Another key driver behind the recent changes in the refining market is that suppliers of crude are struggling to keep pace with growing demand from refineries. Low supply growth from non-OPEC sources is putting pressure on OPEC and its core Middle East members to increase supply in order to meet growth in global demand. As a result, OPEC’s spare capacity has fallen to near-zero levels. Despite the very strong crude prices these tight supply conditions have created, OPEC is still struggling to keep pace with demand due to limited growth contributions from non-OPEC sources, as well as declining production rates and delays in project start-ups.
Some sources – such as the International Energy Agency and the PIRA Energy Group – estimate global oil demand to grow by around 1.9 mbd in 2008 – with OPEC natural gas liquids (NGL)/condensate expected to grow by 0.5 mbd in 2008. Estimates show that with net-zero growth in supply from the rest of the world, OPEC will be called upon to provide supply growth of some 1.4 mbd.
Additionally, heightened geopolitical tensions and increasing climate change awareness are raising the stakes in gaining access to secure supplies of crude. Parallel developments are also taking place in the petrochemicals and power industries, also driven by demand growth for their respective products.
What are the key issues for refiners looking forward?
The challenges that the industry faces in some ways are now very different from those of ten years ago, especially in terms of changing legislation, supply and demand flows and technological innovations.

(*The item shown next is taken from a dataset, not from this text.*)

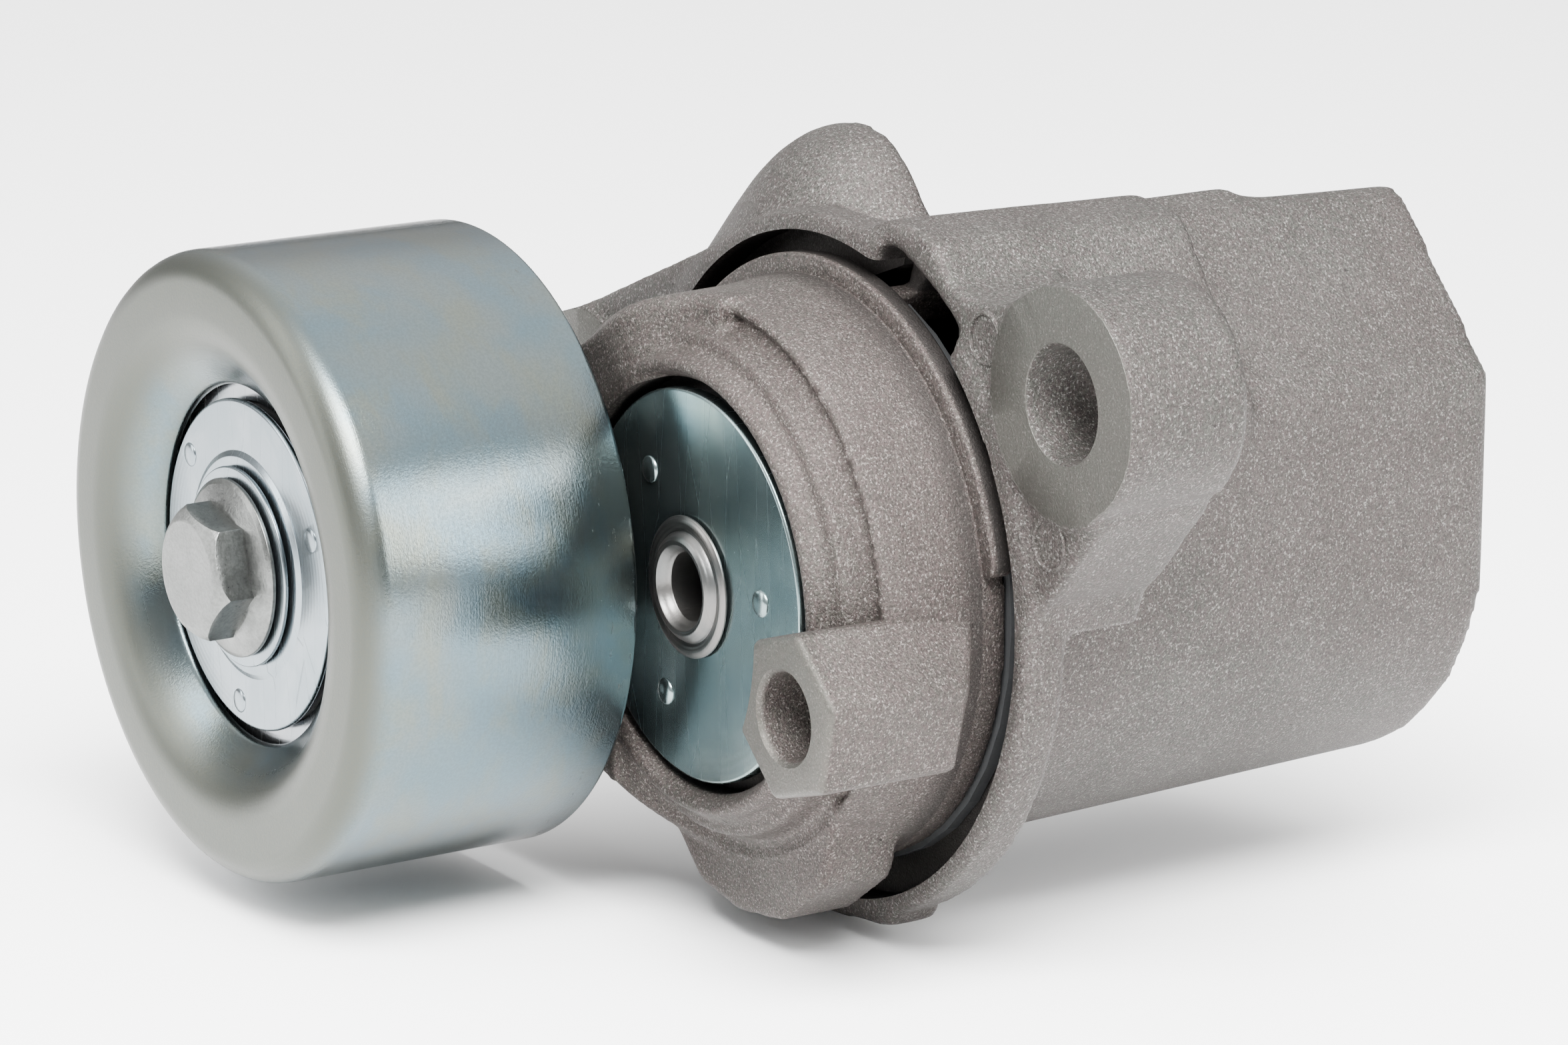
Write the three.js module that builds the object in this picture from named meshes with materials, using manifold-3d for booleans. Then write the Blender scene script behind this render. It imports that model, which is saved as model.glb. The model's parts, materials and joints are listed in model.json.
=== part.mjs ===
// Sprung belt tensioner with its idler pulley.
// A cast housing bolts to an engine by three ears and holds a fixed shaft and a torsion spring.
// A cast arm swings on the shaft and carries the pulley on a ball bearing.
// Millimetres. +Y runs back along the shaft, +Z is up, +X is right as seen from the pulley's side.
// The origin is the centre of the housing's closed rear face, so everything else has a negative Y.

import * as THREE from "three";
import { mergeVertices } from "three/addons/utils/BufferGeometryUtils.js";
import Module from "manifold-3d";

const wasm = await Module();
wasm.setup();

// ---- driving dimensions ----------------------------------------------------------------------
const GAP = 0.3; // air between pieces that touch

// Places along the shaft.
const REAR = 0;
const RIM_FRONT = -63; // the housing's open end
const RIM_REAR = -58;
const EAR_FRONT = -63;
const EAR_REAR = -49; // the plane that meets the engine
const PLATE_FRONT = -62.3;
const PAD_REAR = -29.5;
const RIB_REAR = -19.6;
const BORE_FLOOR = -59.2; // the wide bore under the rim stops here
const WALL = 3.5; // the housing's closed end
const DISC_FRONT = -78.5;
const PULLEY_REAR = -82.5;

// Housing.
const CAN_R = 28;
const CAN_SIDE_TOP = 16.9; // where the flat right side ends and the shoulder starts
const CAN_CREST = { x: 12.1, z: 34.6, blend: 3.4 }; // the corner between the shoulder and the falling top
const CAN_ROUND_FROM = 111; // degrees: where the falling top meets the round left side
const CAN_DRAFT = 0.0011; // growth of the section for each millimetre forward
const CAVITY_SCALE = 0.9;
const RIM_OUTER_R = 35.6;
const RIM_INNER_R = 34;
const POCKET_R = 36;
const POCKET_FROM = 49.5; // degrees from +X towards +Z
const POCKET_TO = 74.5;
const EAR_R = 11.3;
const EAR_HOLE_R = 5.55;
const EAR_RIGHT = { x: 41.1, z: 24.6 };
const EAR_LEFT = { x: -47, z: 6.2 };
const TOWER = { x: -12.5, top: 41.7, tipR: 15, front: -61 };

// Shaft, bushes and spring.
const SHAFT_R = 8;
const SHAFT_BORE_R = 4.4;
const SHAFT_FLARE_R = 7.2;
const SHAFT_SHOULDER = -76.6; // the disc sits on this step
const DISC_R = 19.9;
const DISC_THICK = 1.6;
const HUB_INNER_R = 10.5;
const HUB_OUTER_R = 14.6;
const HUB_REAR = -35.5;
const SPRING_R = 20.5;
const SPRING_WIRE_R = 2.9;
const SPRING_TURNS = 7;
const SPRING_FRONT = -66.8; // wire centre at each end
const SPRING_REAR = -8.2;
const HOUSING_BOSS = { r: 13.5, front: -33.7 }; // what the arm's hub runs against
const SLEEVE = { inner: 15, outer: 16.6, front: -58, rear: -20 };
const SEAT = { inner: 15, outer: 24, thick: 1.2 };
const DISC_BORE_R = 6.6;
const WASHER_OUTER_R = 19.5;
const REAR_WASHER_R = 13.2;
const FRICTION_INNER_R = 26.7;

// Arm.
const PULLEY_X = -35.7;
const PULLEY_Z = -1.3;
const RECESS_R = 21;
const RECESS_FLOOR = -75.1;
const ARM_FACE = -79.3;
const ARM_FLANGE_R = 31.6;
const ARM_FLANGE_REAR = -61.1;
const ARM_INSIDE = -71.3; // the underside that the spring bears on
const ARM_WEB_REAR = -66.5;
const ARM_WEB_R = 29;
const PULLEY_BOSS_R = 14;
const STUD_BOSS_R = 11;
const STUD_BOSS_FRONT = -95.3;
const HEX = { x: 26.2, z: -6.3, r: 8.95, turn: 17, front: -84.5, rear: -69, holeR: 4.35, floor: -73.5 };
const TAB = { from: 69.8, to: 73.8, inner: 30.5, outer: 35.6, front: -61.9, rear: -54 };

// Pulley and bearing.
const PULLEY_R = 32.5;
const PULLEY_WIDTH = 31;
const PULLEY_WALL = 3;
const LIP_R = 18.5;
const BEARING_SEAT_R = 20.3;
const BEARING_SEAT_OUTER_R = 22.8;
const BEARING_MID = -101.6;
const BEARING_W = 12;
const BEARING_R = 20;
const BEARING_BORE_R = 8.5;
const BALL_R = 3.375;
const BALL_PITCH_R = 14.25;
const BALL_COUNT = 8;
const SHIELD_R = 17.08;
const SHIELD_FRONT = -109.36;
const BOLT_R = 4;
const BOLT_AF = 12.2;
const BOLT_HEAD = { front: -116.1, rear: -110.8, flangeR: 9.2 };

const ROUND = 36; // segments of most circles, then of larger and smaller ones
const LARGE_ROUND = 54;
const MID_ROUND = 28;
const SMALL_ROUND = 22;

// ---- solids ------------------------------------------------------------------------------------

// A closed mesh as a solid, turned outwards if its faces point in.
function solidOf(geometry) {
  const bare = new THREE.BufferGeometry();
  bare.setAttribute("position", geometry.getAttribute("position"));
  if (geometry.index) bare.setIndex(geometry.index);
  const merged = mergeVertices(bare, 1e-4);
  const vertProperties = merged.attributes.position.array;
  const triVerts = new Uint32Array(merged.index.array);
  const made = new wasm.Manifold(new wasm.Mesh({ numProp: 3, vertProperties, triVerts }));
  if (made.volume() > 0) return made;
  for (let i = 0; i < triVerts.length; i += 3) {
    [triVerts[i + 1], triVerts[i + 2]] = [triVerts[i + 2], triVerts[i + 1]];
  }
  return new wasm.Manifold(new wasm.Mesh({ numProp: 3, vertProperties, triVerts }));
}

function geometryOf(solid) {
  const mesh = solid.getMesh();
  const geometry = new THREE.BufferGeometry();
  geometry.setAttribute("position", new THREE.BufferAttribute(mesh.vertProperties, 3));
  geometry.setIndex(new THREE.BufferAttribute(mesh.triVerts, 1));
  return geometry.toNonIndexed();
}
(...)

One of the problems the industry faces is to predict accurately how quickly capacity additions will proceed. Current plans see the global industry upgrading capacity during the next five years faster than at any time since the 1970’s. Current industry data shows that 12% of new refining capacity slated to come on stream by end 2010 is in the Middle East, but over 70% of new refining capacity additions globally are by NOCs, whose agenda is different to IOCs.
Refiners must consider a complex combination of factors when making decisions over the nature, size and location of their future assets. These include: the challenge of addressing growing demand amidst ever-tightening product quality regulations; rising biofuels use; the increasing shift in product splits (e.g. gasoline v. diesel in road transport, the growth in aviation activity); selecting the optimum refining technology; the growing need for economies of scale; increasing need of knowledge of how to strike the right balance in refinery complexity; and shifting geographic balance of demand as western markets mature and new markets grow rapidly in China, India and the Middle East.

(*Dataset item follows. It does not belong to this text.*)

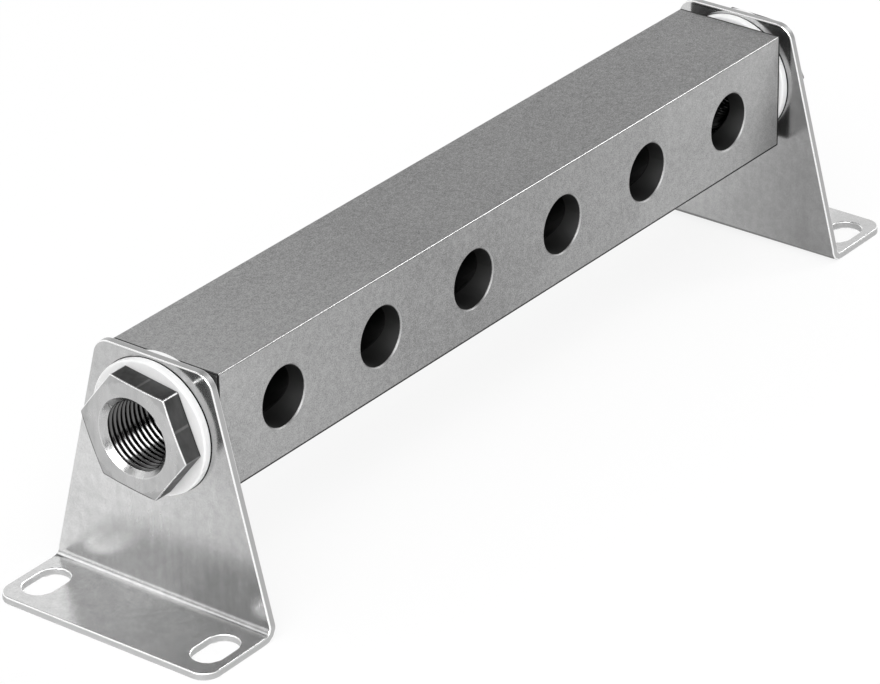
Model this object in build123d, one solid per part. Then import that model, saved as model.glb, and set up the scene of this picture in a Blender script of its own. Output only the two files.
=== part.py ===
from build123d import *
from build123d.topology import topo_explore_connected_faces
import os
from math import cos, radians, tan

# Driving dimensions in millimetres. X runs along the rail, Z is up, and the feet stand on z = 0.

# Rail: a square aluminium bar with one gallery bored along it and a row of cross bores through it
rail_side = 27.5
rail_edge_round = 0.4
rail_end_break = 0.2
cross_bore_count = 6
cross_bore_pitch = 32.0
cross_bore_d = 13.5
cross_bore_mouth = 0.3        # width of the chamfer at each mouth
end_margin = 20.5             # end face to the axis of the first cross bore

# Half inch pipe thread between bushing and rail, drawn plain at its pitch diameter
thread_major_d = 20.95
thread_pitch_d = 19.8
thread_clearance = 0.05       # left all round between the two threaded walls
engaged_length = 11.5         # shank inside the rail
thread_runout = 1.5           # thread in the rail past the end of the shank
port_mouth = 0.8

# Bracket: one bent sheet, a tapered wall that stands on a foot turned away from the rail
sheet = 1.8
bend_radius = 1.5             # on the inside of the bend
port_height = 41.0            # underside of the foot to the gallery axis
wall_rim = 0.65               # top of the wall above the washer
wall_top_width = 29.4
wall_corner_radius = 4.4
foot_corner_radius = 4.0
slot_width = 7.2
slot_length = 11.6
slot_spacing = 45.0
slot_side_margin = 2.2        # side of the foot to a slot
slot_end_margin = 3.8         # end of the foot to a slot
slot_bend_margin = 3.1        # end of the bend to a slot
neck_clearance = 0.15         # left all round the bushing's neck in the sheet and the washers
sheet_edge_break = 0.25

# Sealing washers, one on each side of each bracket's wall
washer_d = 29.6
washer_thickness = 2.0

# Reducing bushing: hexagon head, neck and threaded shank, bored for a 3/8 inch pipe thread
hex_flats = 24.0
hex_height = 5.0
hex_corner_trim = 0.75        # what turning takes off each corner at both faces of the head
hex_trim_angle = 30.0
left_hex_turn = 7.8           # degrees that each head came to rest at when it was tightened
right_hex_turn = -2.0
shank_lead = 1.0
bushing_bore_d = 14.95
bushing_mouth = 1.4

# Derived sizes
rail_length = 2 * end_margin + (cross_bore_count - 1) * cross_bore_pitch
rail_end = rail_length / 2
gallery_d = 2 * thread_pitch_d - thread_major_d   # the thread's tap drill, drilled right through
port_thread_depth = engaged_length + thread_runout
wall_inner_face = rail_end + washer_thickness
wall_outer_face = wall_inner_face + sheet
head_seat = wall_outer_face + washer_thickness
neck_length = head_seat - rail_end
neck_hole_d = thread_major_d + 2 * neck_clearance
wall_top = port_height + washer_d / 2 + wall_rim
foot_width = slot_spacing + slot_width + 2 * slot_side_margin
foot_reach = bend_radius + slot_bend_margin + slot_length + slot_end_margin
hex_corners_d = hex_flats / cos(radians(30))


def manifold_rail():
    bar = Box(rail_length, rail_side, rail_side)
    bar = fillet(bar.edges().filter_by(Axis.X), rail_edge_round)
    bar = chamfer(bar.faces().filter_by(Axis.X).edges(), rail_end_break)
    bar -= Rot(0, 90, 0) * Cylinder(gallery_d / 2, rail_length)
    port = blind_bore(thread_pitch_d, port_thread_depth, port_mouth, rail_end)
    for end in (-90, 90):
        bar -= Rot(0, end, 0) * port
    half_cross_bore = blind_bore(cross_bore_d, rail_side / 2, cross_bore_mouth, rail_side / 2)
    for i in range(cross_bore_count):
        x = end_margin - rail_end + i * cross_bore_pitch
        for face in (-90, 90):
            bar -= Pos(x, 0, 0) * Rot(face, 0, 0) * half_cross_bore
    return Pos(0, 0, port_height) * bar


def blind_bore(bore_d, depth, mouth_width, surface):
    # Sunk from the plane z = surface towards -Z, with a 45 degree chamfer at its mouth
    mouth = Cone(bore_d / 2, bore_d / 2 + mouth_width, mouth_width)
    bore = Pos(0, 0, surface - depth / 2) * Cylinder(bore_d / 2, depth)
    return bore + Pos(0, 0, surface - mouth_width / 2) * mouth


def bracket():
    # Drawn for the left end: inner wall face on x = 0, foot towards -X
    reach = sheet + foot_reach
    side_view = Pos(-sheet / 2, wall_top / 2) * Rectangle(sheet, wall_top)
    side_view += Pos(-reach / 2, sheet / 2) * Rectangle(reach, sheet)
    heel = side_view.vertices().sort_by_distance((0, 0))[0]
    side_view = fillet(heel, bend_radius + sheet)
    crook = side_view.vertices().sort_by_distance((-sheet, sheet))[0]
    side_view = fillet(crook, bend_radius)
    bent_sheet = extrude(Plane.XZ * side_view, foot_width / 2, both=True)

    # The wall tapers from the bend up to its rounded top corners
    taper_start = sheet + bend_radius
    half_top, half_foot = wall_top_width / 2, foot_width / 2
    front_view = make_face(Polyline(
        (half_foot, 0), (half_foot, taper_start), (half_top, wall_top),
        (-half_top, wall_top), (-half_foot, taper_start), (-half_foot, 0), close=True))
    front_view = fillet(front_view.vertices().group_by(Axis.Y)[-1], wall_corner_radius)
    front_view = fillet(front_view.vertices().group_by(Axis.Y)[1], foot_corner_radius)
    plate = bent_sheet & extrude(Plane.YZ * front_view, -reach)
    plate = fillet(plate.edges().filter_by(Axis.Z).group_by(Axis.X)[0], foot_corner_radius)

    plate = chamfer(sharp_edges(plate), sheet_edge_break)

    slot_x = slot_end_margin + slot_length / 2 - reach
    for side in (-1, 1):
        slot = extrude(SlotOverall(slot_length, slot_width), sheet)
        plate -= Pos(slot_x, side * slot_spacing / 2, 0) * slot
    return plate - Pos(-sheet / 2, 0, port_height) * Rot(0, 90, 0) * Cylinder(neck_hole_d / 2, sheet)


def sharp_edges(solid):
    # The edges where two faces meet at an angle, rather than run on into each other
    sharp = []
    for edge in solid.edges():
        faces = [Face(side) for side in topo_explore_connected_faces(edge, solid)]
        normals = [face.normal_at(edge @ 0.5) for face in faces]
        if len(normals) == 2 and normals[0].get_angle(normals[1]) > 45:
            sharp.append(edge)
    return sharp


def sealing_washer():
    # Drawn for the left end: seated on x = 0, thickness towards -X
    ring = Cylinder(washer_d / 2, washer_thickness) - Cylinder(neck_hole_d / 2, washer_thickness)
    return Pos(-washer_thickness / 2, 0, 0) * Rot(0, 90, 0) * ring


def reducing_bushing(turn):
    # Drawn for the left end: the head's seat on x = 0, its face towards -X, the shank towards +X
    hexagon = Rot(0, 0, turn) * RegularPolygon(hex_flats / 2, 6, major_radius=False)
    head = extrude(Plane.YZ * hexagon, -hex_height)
    # Turning both faces of the head to a shallow cone takes its corners off
    face_r = hex_corners_d / 2 - hex_corner_trim
    trim_depth = hex_corner_trim * tan(radians(hex_trim_angle))
    blank = half_section(
        (0, 0), (0, face_r), (-trim_depth, hex_corners_d / 2),
        (trim_depth - hex_height, hex_corners_d / 2), (-hex_height, face_r), (-hex_height, 0))

    neck_r = thread_major_d / 2
    shank_r = thread_pitch_d / 2 - thread_clearance
    tip = neck_length + engaged_length
    stem = half_section(
        (0, 0), (0, neck_r), (neck_length, neck_r), (neck_length, shank_r),
        (tip - shank_lead, shank_r), (tip, shank_r - shank_lead), (tip, 0))

    bore_r = bushing_bore_d / 2
    bore = half_section(
        (-hex_height, 0), (-hex_height, bore_r + bushing_mouth), (bushing_mouth - hex_height, bore_r),
        (tip, bore_r), (tip, 0))
    return (head & blank) + stem - bore


def half_section(*outline):
    # Turned solid about the X axis, from the points (x, r) of its outline
    return revolve(make_face(Polyline(*outline, close=True)), Axis.X)


# The right end is the left end turned half round about Z
ends = {"left": (Rot(0, 0, 0), left_hex_turn), "right": (Rot(0, 0, 180), right_hex_turn)}
parts = {"manifold_rail": manifold_rail()}
for end, (facing, hex_turn) in ends.items():
    on_gallery = facing * Pos(0, 0, port_height)
    parts[f"{end}_inner_washer"] = on_gallery * Pos(-rail_end, 0, 0) * sealing_washer()
    parts[f"{end}_bracket"] = facing * Pos(-wall_inner_face, 0, 0) * bracket()
    parts[f"{end}_outer_washer"] = on_gallery * Pos(-wall_outer_face, 0, 0) * sealing_washer()
    parts[f"{end}_bushing"] = on_gallery * Pos(-head_seat, 0, 0) * reducing_bushing(hex_turn)

os.makedirs("parts", exist_ok=True)
for name, solid in parts.items():
    solid.label = name
    export_step(solid, f"parts/{name}.step")
    print(name, round(solid.volume, 1), "mm3")
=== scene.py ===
import bpy
import numpy as np
from math import asin, atan2, ceil, cos, pi, radians, sin, tan
from mathutils import Matrix, Vector
from mathutils.geometry import delaunay_2d_cdt


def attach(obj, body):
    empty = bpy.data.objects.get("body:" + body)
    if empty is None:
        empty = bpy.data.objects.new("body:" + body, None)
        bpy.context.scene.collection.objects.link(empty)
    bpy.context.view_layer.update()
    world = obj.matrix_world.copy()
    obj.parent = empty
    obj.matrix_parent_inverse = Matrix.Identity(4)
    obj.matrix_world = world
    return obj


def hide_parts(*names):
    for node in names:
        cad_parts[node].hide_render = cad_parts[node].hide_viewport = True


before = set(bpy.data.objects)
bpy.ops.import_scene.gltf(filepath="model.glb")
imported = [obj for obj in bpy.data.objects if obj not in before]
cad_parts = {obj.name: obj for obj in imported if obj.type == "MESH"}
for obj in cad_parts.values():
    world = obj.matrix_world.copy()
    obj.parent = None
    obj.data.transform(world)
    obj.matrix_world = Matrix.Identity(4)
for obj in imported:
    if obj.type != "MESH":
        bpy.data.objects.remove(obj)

print("frame loaded:", len(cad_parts), "nodes")
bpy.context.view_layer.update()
scene = bpy.context.scene
mm = 0.001  # all sizes below are in millimetres and are multiplied by this

# sizes that several pieces share
shared = {
    "axisHeight": 41.0,   # floor to the gallery's axis
    "railEnd": 100.5,     # middle of the rail to its end face
    "sheet": 1.8,         # thickness of a bracket
    "washer": 2.0,        # thickness of a washer
    "washerOuter": 29.6,
    "neckHole": 21.25,    # hole in brackets and washers for the bushing's neck
}
axisHeight, railEnd = shared["axisHeight"], shared["railEnd"]
wallInner = railEnd + shared["washer"]  # the bracket's wall, counted from the middle of the rail
wallOuter = wallInner + shared["sheet"]
headSeat = wallOuter + shared["washer"]


def newPiece(name, points, faces, normals=None, **masks):
    # points in millimetres, faces as lists of point numbers, optional normals and named values per point
    mesh = bpy.data.meshes.new(name)
    mesh.from_pydata((np.asarray(points) * mm).tolist(), [], faces)
    mesh.validate()
    mesh.update()
    mesh.shade_smooth()
    for label, values in masks.items():
        layer = mesh.attributes.new(label, "FLOAT", "POINT")
        layer.data.foreach_set("value", np.asarray(values, np.float32))
    if normals is not None:
        mesh.normals_split_custom_set_from_vertices(np.asarray(normals).tolist())
    piece = bpy.data.objects.new(name, mesh)
    scene.collection.objects.link(piece)
    return piece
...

New environmental, societal and ultimately legislative pressures are placing growing demands on the refining industry both in terms of how facilities are operated and the net demand for products. Growing acceptance of the need to manage greenhouse gas (GHG) emissions at all levels of society is leading to new legislative mandates, carbon taxes, trading schemes, operating constraints and new technical challenges such as carbon sequestration. These factors will affect the industry and product markets in all regions.

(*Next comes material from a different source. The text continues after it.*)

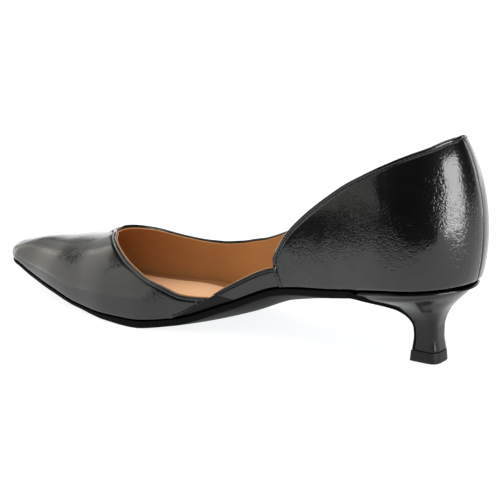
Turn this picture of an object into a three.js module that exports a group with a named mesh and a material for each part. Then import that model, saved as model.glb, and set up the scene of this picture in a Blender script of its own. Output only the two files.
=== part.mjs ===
// Pointed pump for the right foot with a low flared heel, cut away on its inner side.
// Millimetres, +X to the toe, +Y to the inner side of the foot, +Z up. The floor is z = 0.
// The sole line runs from the heel back at x = 0 to the toe tip at x = LENGTH, and the end centres the group.
import * as THREE from "three";

// The last, which every piece is worked out from
const LENGTH = 255.5; // sole line, heel back to toe tip
const BALL_WIDTH = 72; // across the sole line at the ball
const INSTEP = 70; // height of the last over the sole line at the instep
const HEEL_RISE = 35.7; // heel seat over the ball
const TOE_SPRING = 8.6; // toe tip over the ball
const CROWN = 7.5; // how far the middle of the waist hangs below its edges
const ARCH = 4; // how much higher the inner edge of the waist runs than the outer one
const HEEL_ROUND = 27; // length of the round end of the outline at the heel
const TOE_ROUND = 8; // the same at the toe
const TOE_SLOPE = 10.5; // how far the ridge of the vamp starts behind the toe tip
const HEEL_SLOPE = 34; // how far the cone of the last ends in front of the heel back

// Walls, layers and clearances
const WALL = 2.2; // leather, stiffener and lining together
const OVERLAY = 0.9; // step where the vamp and the quarter lie over the low inner strip
const RIM = 0.5; // how far the rounded rim stands over the collar line
const SOLE = 3.4; // outsole at the ball
const FLAP = 1.2; // tongue of the outsole that runs down the front of the heel
const INSOLE = 2.2;
const GAP = 0.3; // clearance between pieces that meet

// The heel and its top lift
const SEAT_LENGTH = 50; // heel back to the front edge of the heel seat
const SEAT_INSET = 1; // heel top inside the sole line
const LIFT = 5; // thickness of the top lift
const LIFT_LIP = 0.2; // how far the top lift stands out round the foot of the heel
const LIFT_FLARE = 0.3; // how much further it stands out at the floor
const NECK_BACK = 16.6; // back of the heel at its neck
const NECK_LENGTH = 10.8; // neck, front to back
const NECK_WIDTH = 11.2; // neck, side to side

// How finely the curved surfaces are divided
const TOE_COLUMNS = 13;
const TOPLINE_COLUMNS = 15;
const STRIP_COLUMNS = 6;
const QUARTER_COLUMNS = 22;
const UPPER_ROWS = 12;
const SOLE_STATIONS = 34;
const SEAT_STATIONS = 12;
const SOLE_ACROSS = 10;
const HEEL_RINGS = 12;
const HEEL_AROUND = 11;
const FLAP_ROWS = 9;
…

Globally, the focus on green products and solutions is rapidly increasing. The current growth of biofuels poses dilemmas for society as demand for fuel crops places strain on food resources and arable land. It also poses challenges for refiners who need to integrate biofuels into their manufacturing and supply business. Technological developments in fuel consumption are gathering pace, with more efficient engines, hybrid cards and flex-fuel vehicles in the automotive sector, lighter and larger aircraft in the aviation sector, and an increase in the use of gas as feedstock in power generation plants. Whilst all these are all essential developments in meeting the growing energy demands of the global population and reducing the reliance on oil, they all have major implications for the demand of refined products, which the refining industry must respond and adapt to.
Through all these challenges the security in the supply chain is only as strong as its weakest link. Safety, asset integrity and cost-competitive reliability will remain management prerequisites to ensure that maintenance programmes seek to minimise unplanned downtime which undermines the whole supply chain. The challenge remains to do this throughout the margin cycle as costs come under increasing pressure in the coming years and refiners experience escalating operating and project costs.
Conclusion
With all the issues that refiners face the one point that can be established with certainty is that the future is an uncertain place. Challenges facing the industry range from environmental to new legislation, ensuring continued crude supplies as well as responding to changing market demands. Global crude and product markets are increasingly inter-connected and changes in one region in either supply or demand have rapid global consequences.
The refiners that are likely to succeed in the future are those who maintain a global perspective on supply and demand and can manage changing market and regulatory demands effectively through their supply chains. With the growing demand for supplies of crude oil, the near-zero projected growth in non-OPEC supply, increasing difficulties in finding and developing new oil and gas reserves, and the changing geographic balance of product demand and the required refining capacity, the Middle East region is set to play an increasingly significant role in the future crude and oil products markets.
It is a fascinating time to be involved in refining as legislative changes, developments in fuels and new fuels are all vying for a place on the agenda.